И ещё на что необходимо было обратить внимание, так это на магистральные линии связи, ведущие к нашим границам, которые шли через Варшаву на центр, находившийся в руках гитлеровских захватчиков.
Немцы же всё это учли и сразу после захвата Польши приступили к возведению мощных оборонительных преград и линий связи.
А что касается самого главного, прочно связавшего вашу судьбу с судьбой Сталина, того, что он раз и навсегда уверовал в глубину ваших военных познаний, в полезность ваших советов, проникся уважением не только к вашим способностям, — так он переоценивал их.

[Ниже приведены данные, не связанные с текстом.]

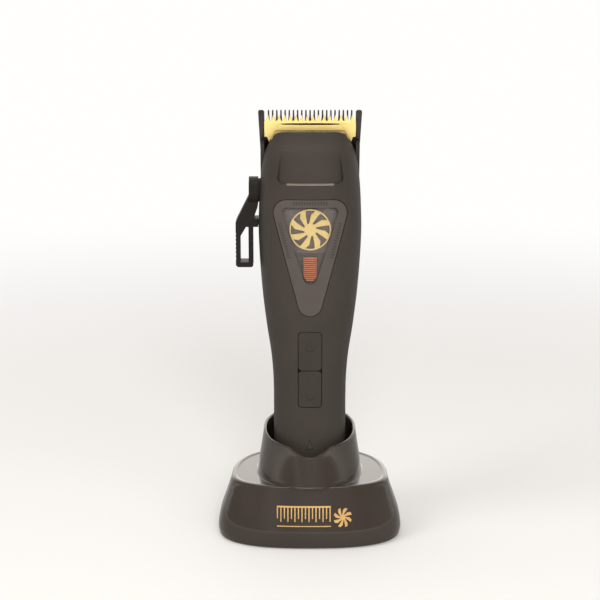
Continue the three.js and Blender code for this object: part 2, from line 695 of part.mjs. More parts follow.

В одном прав — благодаря вам «на всю жизнь усвоил одно из правил военного искусства: как важно сосредоточить на решающем участке силы и средства, нанести по противнику неожиданный, массированный удар».
Конечно, это имеет значение при наступательных действиях, а при обороне?
Об этом вы, как военспец и советник, должны были подумать в конце тридцатых — начале сороковых годов, учтя после встречи в Бресте высокую манёвренность сил вермахта, и создать, как было сказано, мощную линию обороны вдоль всей границы. Ведь наши укрепрайоны ударные силы противника обошли, охватив их клещами осадных частей вторых эшелонов, так, кажется, было?
Ваша роль как советника главы государства, мне кажется, от начала и до конца была политической игрой, но вы же человек русский, и не сторонний наблюдатель, представляющий безграмотных рабочих и крестьян, как вы изволили выразиться.
И не просто русский, а дворянин, квалифицированный и грамотный офицер царской службы, который, пусть даже прекрасно устроившись при верховном правителе и пользуясь всеми благами кремлёвского коммунистического рая, всё же не должен был забывать, что Советский Союз — ваша родина, а советский народ — родной народ, многострадальный, стонущий от гнёта тирании, чему вы сами были свидетелем.
И необходимо было эту землю и этот народ если не оградить полностью, то хотя бы посодействовать ограничению грядущих потрясений путём воздействия на того самодура, который всё же нет-нет да и прислушивался, следовал вашим советам.